Tamamı yaşanmış hikâyelerden oluşan bu kitap, bizlere çocuk yetiştirirken dikkat edeceğimiz önemli noktaları gösterirken içindeki tavsiyeler ile ailelere önemli bir rehberlik görevini üstleniyor.
ŞİFRE MATEMATİK: Özellikle ilkokul öğrencilerimizin matematik dersiyle arasını düzeltmek ve matematiğin sihirli dünyasına girmek isteyen herkese hitap eden bir kitaptır.

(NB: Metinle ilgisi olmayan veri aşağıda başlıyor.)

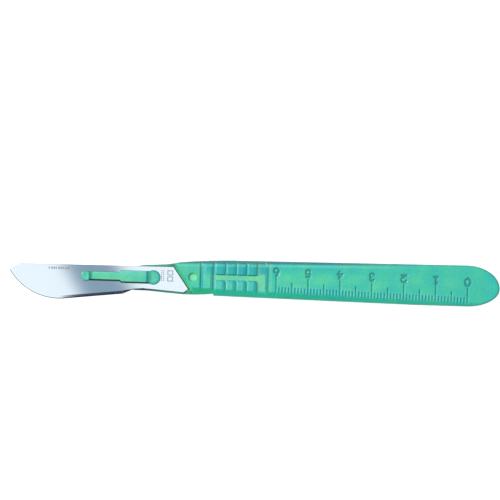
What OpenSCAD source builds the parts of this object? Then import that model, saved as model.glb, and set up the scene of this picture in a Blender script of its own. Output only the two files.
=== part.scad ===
// Disposable scalpel with a large curved blade and a moulded ruler handle.
// It lies on the handle's flat back: +X runs from the blade's point to the butt, +Y towards the
// blade's spine, +Z out of the ruler face, and the origin is under the middle of its box.
// Inside the modules, X is counted from the ruler's zero mark (negative towards the blade) and
// Y from the handle's mid-line. seat() moves each finished piece into the part's own frame.

/* [Overall] */
// Length from the blade's point to the butt
overall_l = 153.9; // [151:0.1:156]
// Distance from the ruler's zero mark to the butt
zero_to_butt = 10.2; // [9.5:0.1:11]

/* [Handle] */
// Thickness between the two flat faces
handle_t = 4.2; // [4:0.1:4.6]
// Height of the upper edge above the mid-line, at the zero mark
top_at_zero = 6.4; // [6.2:0.1:6.8]
// Rise of the upper edge for each millimetre towards the butt
top_slope = 0.009; // [0.008:0.0005:0.011]
// Depth of the lower edge below the mid-line, at the butt
bottom_at_butt = 6.4; // [6.3:0.05:6.5]
// Rise of the lower edge for each millimetre towards the blade
bottom_slope = 0.0162; // [0.015:0.0002:0.017]
// Radius of the upper edge where it falls away to the blade
nose_bend_r = 190; // [170:5:220]
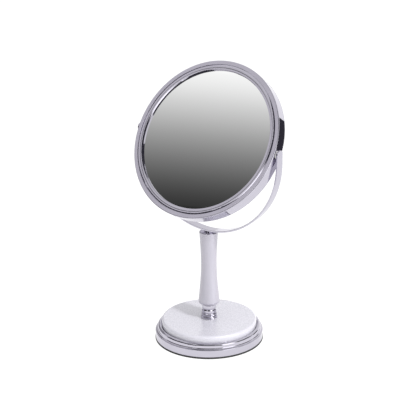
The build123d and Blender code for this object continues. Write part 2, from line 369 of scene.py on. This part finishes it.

İNSANLAR BAŞAKLARA BENZER: “İnsanlar başaklara benzerler, içleri boşken başları havadadır, doldukça eğilirler.” der Montaigne. Bu düşünceyle; içinizi, yüreğinizi doldurmak üzere sizlerle bizi buluşturan bu kitap, kitap dostlarını; yaşamın tam da ortasında yer alan "stres" kavramıyla buluşturup, bu kavramı bütün yönleriyle ve çarpıcı yaşam deneyimleriyle gözler önüne seriyor. Kitap; aklınıza, kalbinize, potansiyelinize kısaca size dokunacak, sizleri yaşamın o sonsuz coşkusuna ortak edecektir.
Dr. M. Serhat SEMERCİOĞLU Kimdir?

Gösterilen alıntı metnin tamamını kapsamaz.